*** Source excerpt ***

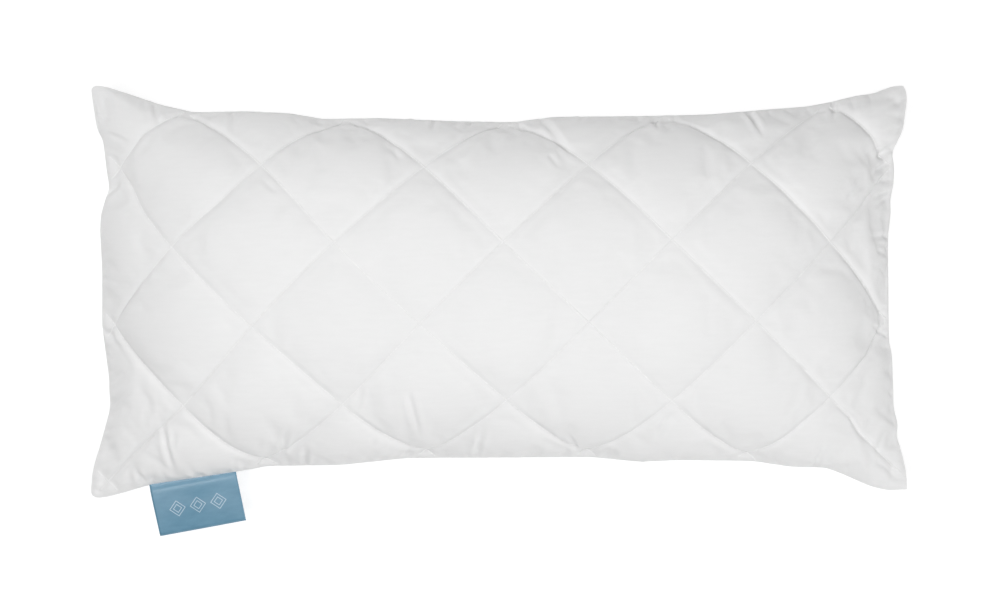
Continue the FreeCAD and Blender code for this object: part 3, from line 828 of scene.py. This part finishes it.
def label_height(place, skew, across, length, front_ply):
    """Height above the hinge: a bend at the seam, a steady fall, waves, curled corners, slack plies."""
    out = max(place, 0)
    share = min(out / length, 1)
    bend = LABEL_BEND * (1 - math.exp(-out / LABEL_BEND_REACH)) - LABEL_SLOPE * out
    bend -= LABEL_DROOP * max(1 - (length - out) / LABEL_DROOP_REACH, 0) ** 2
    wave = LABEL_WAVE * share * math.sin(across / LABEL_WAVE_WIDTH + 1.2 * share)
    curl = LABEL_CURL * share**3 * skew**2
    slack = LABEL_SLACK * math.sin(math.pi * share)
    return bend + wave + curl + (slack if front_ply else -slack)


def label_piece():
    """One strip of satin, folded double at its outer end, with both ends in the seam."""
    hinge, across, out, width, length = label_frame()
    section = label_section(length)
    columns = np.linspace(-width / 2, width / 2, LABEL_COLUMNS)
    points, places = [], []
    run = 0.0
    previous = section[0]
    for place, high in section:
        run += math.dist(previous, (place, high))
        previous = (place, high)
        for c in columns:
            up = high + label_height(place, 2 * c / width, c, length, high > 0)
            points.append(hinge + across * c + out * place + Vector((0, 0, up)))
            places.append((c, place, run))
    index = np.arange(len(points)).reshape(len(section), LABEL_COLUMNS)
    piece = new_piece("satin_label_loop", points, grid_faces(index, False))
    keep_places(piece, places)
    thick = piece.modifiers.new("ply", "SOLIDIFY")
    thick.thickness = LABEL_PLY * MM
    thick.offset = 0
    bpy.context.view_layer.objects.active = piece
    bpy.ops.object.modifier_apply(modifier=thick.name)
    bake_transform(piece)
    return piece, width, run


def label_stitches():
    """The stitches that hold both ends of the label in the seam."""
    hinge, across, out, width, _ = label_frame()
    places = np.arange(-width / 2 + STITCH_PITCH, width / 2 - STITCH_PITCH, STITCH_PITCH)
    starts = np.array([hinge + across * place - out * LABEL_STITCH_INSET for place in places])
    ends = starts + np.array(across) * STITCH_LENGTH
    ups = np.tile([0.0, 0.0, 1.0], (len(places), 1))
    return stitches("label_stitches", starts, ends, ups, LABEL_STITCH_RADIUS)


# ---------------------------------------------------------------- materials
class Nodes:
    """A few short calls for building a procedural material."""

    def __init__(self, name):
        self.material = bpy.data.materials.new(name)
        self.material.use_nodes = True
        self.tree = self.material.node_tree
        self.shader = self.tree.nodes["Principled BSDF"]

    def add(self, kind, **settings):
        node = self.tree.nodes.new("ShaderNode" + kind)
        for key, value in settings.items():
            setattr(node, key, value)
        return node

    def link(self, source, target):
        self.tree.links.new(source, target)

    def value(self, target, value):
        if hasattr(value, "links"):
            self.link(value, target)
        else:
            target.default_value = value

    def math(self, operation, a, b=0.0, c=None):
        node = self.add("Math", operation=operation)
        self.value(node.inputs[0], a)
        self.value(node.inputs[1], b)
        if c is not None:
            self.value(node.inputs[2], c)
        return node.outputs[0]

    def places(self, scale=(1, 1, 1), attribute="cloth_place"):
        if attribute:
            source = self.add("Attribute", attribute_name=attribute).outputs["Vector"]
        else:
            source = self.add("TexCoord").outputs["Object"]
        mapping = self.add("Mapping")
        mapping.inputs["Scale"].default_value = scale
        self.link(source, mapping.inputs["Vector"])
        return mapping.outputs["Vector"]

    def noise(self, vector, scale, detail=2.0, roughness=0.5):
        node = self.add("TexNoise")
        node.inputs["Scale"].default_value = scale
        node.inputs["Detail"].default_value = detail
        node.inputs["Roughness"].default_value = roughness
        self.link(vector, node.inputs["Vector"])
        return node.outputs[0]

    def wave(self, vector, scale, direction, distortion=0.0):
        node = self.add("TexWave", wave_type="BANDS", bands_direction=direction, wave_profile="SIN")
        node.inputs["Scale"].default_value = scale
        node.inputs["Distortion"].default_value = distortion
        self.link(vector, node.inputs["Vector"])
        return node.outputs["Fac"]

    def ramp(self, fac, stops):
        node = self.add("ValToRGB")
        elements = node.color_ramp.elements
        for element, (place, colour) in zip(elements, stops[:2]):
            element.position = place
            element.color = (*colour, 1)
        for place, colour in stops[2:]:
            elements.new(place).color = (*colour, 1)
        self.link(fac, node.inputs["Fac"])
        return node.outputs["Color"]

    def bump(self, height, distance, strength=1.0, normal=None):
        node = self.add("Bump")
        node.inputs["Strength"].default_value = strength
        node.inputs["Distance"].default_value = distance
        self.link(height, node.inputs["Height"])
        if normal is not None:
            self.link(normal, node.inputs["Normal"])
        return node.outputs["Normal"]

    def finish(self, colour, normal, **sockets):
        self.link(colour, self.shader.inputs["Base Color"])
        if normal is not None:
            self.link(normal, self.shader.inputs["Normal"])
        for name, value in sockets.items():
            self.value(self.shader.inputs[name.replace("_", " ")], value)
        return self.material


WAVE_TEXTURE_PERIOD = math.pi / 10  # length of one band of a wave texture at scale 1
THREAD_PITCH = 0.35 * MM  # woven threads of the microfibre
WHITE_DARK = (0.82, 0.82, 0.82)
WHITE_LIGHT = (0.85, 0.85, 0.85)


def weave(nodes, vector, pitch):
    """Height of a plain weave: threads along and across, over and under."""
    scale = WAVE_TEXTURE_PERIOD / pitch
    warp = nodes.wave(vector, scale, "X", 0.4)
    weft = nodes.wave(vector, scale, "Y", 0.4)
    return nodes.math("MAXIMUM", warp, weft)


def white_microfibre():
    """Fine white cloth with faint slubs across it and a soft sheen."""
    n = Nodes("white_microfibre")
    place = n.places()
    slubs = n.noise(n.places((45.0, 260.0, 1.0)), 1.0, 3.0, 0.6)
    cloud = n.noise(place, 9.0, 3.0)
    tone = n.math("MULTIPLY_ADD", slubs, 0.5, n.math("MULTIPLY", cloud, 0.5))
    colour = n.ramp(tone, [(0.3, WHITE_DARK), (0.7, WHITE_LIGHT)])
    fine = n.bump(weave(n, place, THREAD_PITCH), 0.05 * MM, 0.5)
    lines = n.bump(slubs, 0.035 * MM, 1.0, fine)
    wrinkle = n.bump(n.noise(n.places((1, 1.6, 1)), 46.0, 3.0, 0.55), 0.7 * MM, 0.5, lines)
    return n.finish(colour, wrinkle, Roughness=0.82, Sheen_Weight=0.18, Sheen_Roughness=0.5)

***

● **The problem**: From the first line of the data above to the line holding "return piece, width, run", reproduce each line exactly; emit no other lines.

● **Correct output**:
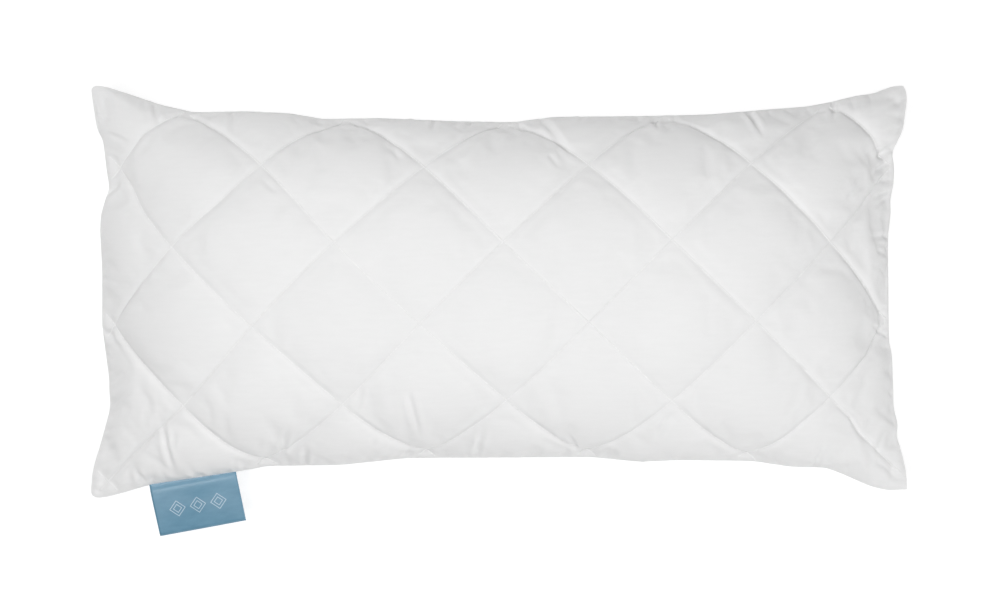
Continue the FreeCAD and Blender code for this object: part 3, from line 828 of scene.py. This part finishes it.
def label_height(place, skew, across, length, front_ply):
    """Height above the hinge: a bend at the seam, a steady fall, waves, curled corners, slack plies."""
    out = max(place, 0)
    share = min(out / length, 1)
    bend = LABEL_BEND * (1 - math.exp(-out / LABEL_BEND_REACH)) - LABEL_SLOPE * out
    bend -= LABEL_DROOP * max(1 - (length - out) / LABEL_DROOP_REACH, 0) ** 2
    wave = LABEL_WAVE * share * math.sin(across / LABEL_WAVE_WIDTH + 1.2 * share)
    curl = LABEL_CURL * share**3 * skew**2
    slack = LABEL_SLACK * math.sin(math.pi * share)
    return bend + wave + curl + (slack if front_ply else -slack)


def label_piece():
    """One strip of satin, folded double at its outer end, with both ends in the seam."""
    hinge, across, out, width, length = label_frame()
    section = label_section(length)
    columns = np.linspace(-width / 2, width / 2, LABEL_COLUMNS)
    points, places = [], []
    run = 0.0
    previous = section[0]
    for place, high in section:
        run += math.dist(previous, (place, high))
        previous = (place, high)
        for c in columns:
            up = high + label_height(place, 2 * c / width, c, length, high > 0)
            points.append(hinge + across * c + out * place + Vector((0, 0, up)))
            places.append((c, place, run))
    index = np.arange(len(points)).reshape(len(section), LABEL_COLUMNS)
    piece = new_piece("satin_label_loop", points, grid_faces(index, False))
    keep_places(piece, places)
    thick = piece.modifiers.new("ply", "SOLIDIFY")
    thick.thickness = LABEL_PLY * MM
    thick.offset = 0
    bpy.context.view_layer.objects.active = piece
    bpy.ops.object.modifier_apply(modifier=thick.name)
    bake_transform(piece)
    return piece, width, run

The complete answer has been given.